# Plant Id please



## fishnfvr (Dec 9, 2010)

Does anyone happen to know the name of this plant - it is the plant in the middle of the photo... (the ends of the plant, seems to close up at night) 
(the plant on the left is actually a plastic plant - for now - lol)


----------



## jkam (Apr 21, 2010)

mermaid weed


----------



## EDGE (Aug 24, 2010)

name is proserpinaca palustris


----------



## fishnfvr (Dec 9, 2010)

I tried to take a better photo of it cause it is REALLY hard to take a photo of it for some reason in the bowed front aquarium


----------



## CRS Fan (Apr 21, 2010)

It does not look like Mermaid Weed to me.
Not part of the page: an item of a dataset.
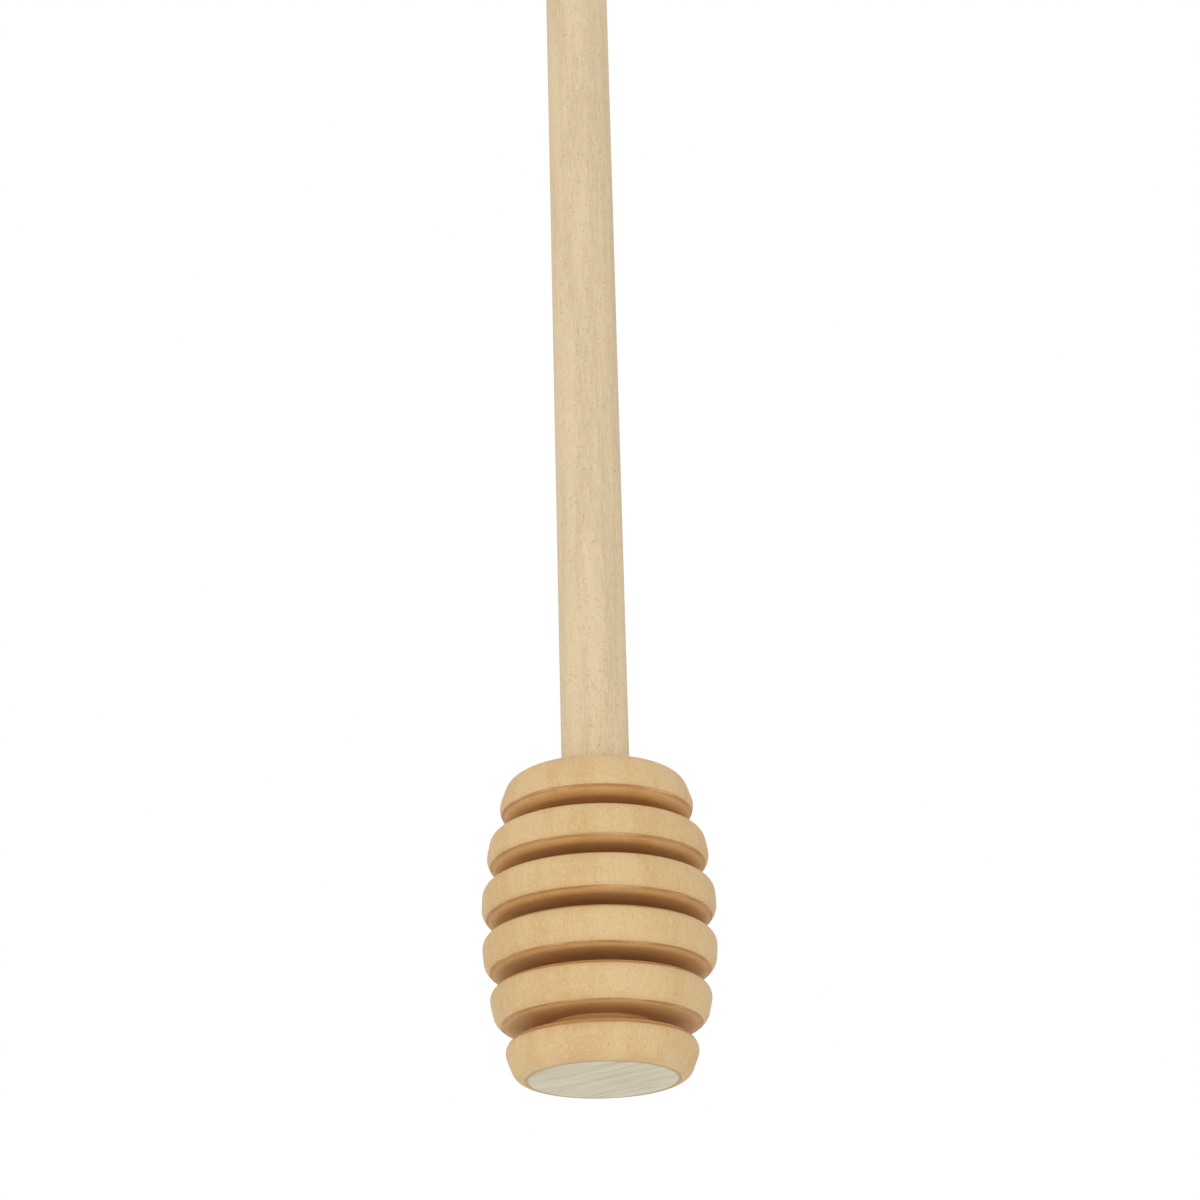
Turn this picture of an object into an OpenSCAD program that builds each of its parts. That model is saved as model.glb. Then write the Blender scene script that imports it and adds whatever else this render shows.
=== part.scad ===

It looks more like the submersed form of Parrots Feather (Myriophyllum aquatica). 

Best Regards,

Stuart


----------



## jkam (Apr 21, 2010)

CRS Fan said:


> It does not look like Mermaid Weed to me. It looks more like the submersed form of Parrots Feather (Myriophyllum aquatica).
> 
> Best Regards,
> 
> Stuart


I agree with this after googling it.


----------



## christhefish (Nov 8, 2010)

i agree also Myriophyllum aquatica


----------



## fishnfvr (Dec 9, 2010)

That is what I THOUGHT it could be -( parrots feather )(Myriophyllum aquatica) ... but after googling it - it mentions that it is very invasive ..... do any of you members grow it and if so do you have a hard time controlling it... It actually gets quite tall too - so I guess I'll just have to snip it back ....


----------



## CRS Fan (Apr 21, 2010)

It is invasive in the Southern US for sure. It is considered a water weed, but under aquatic controlled conditions, it can make a nice addition to an aquarium (although it prefers water on the cooler side).

Best regards,

Stuart


----------



## EDGE (Aug 24, 2010)

pretty cold hardy plant too. I had it sitting out in the shed after taking down my outdoor emersed setup and noticed some new growth the next spring.


----------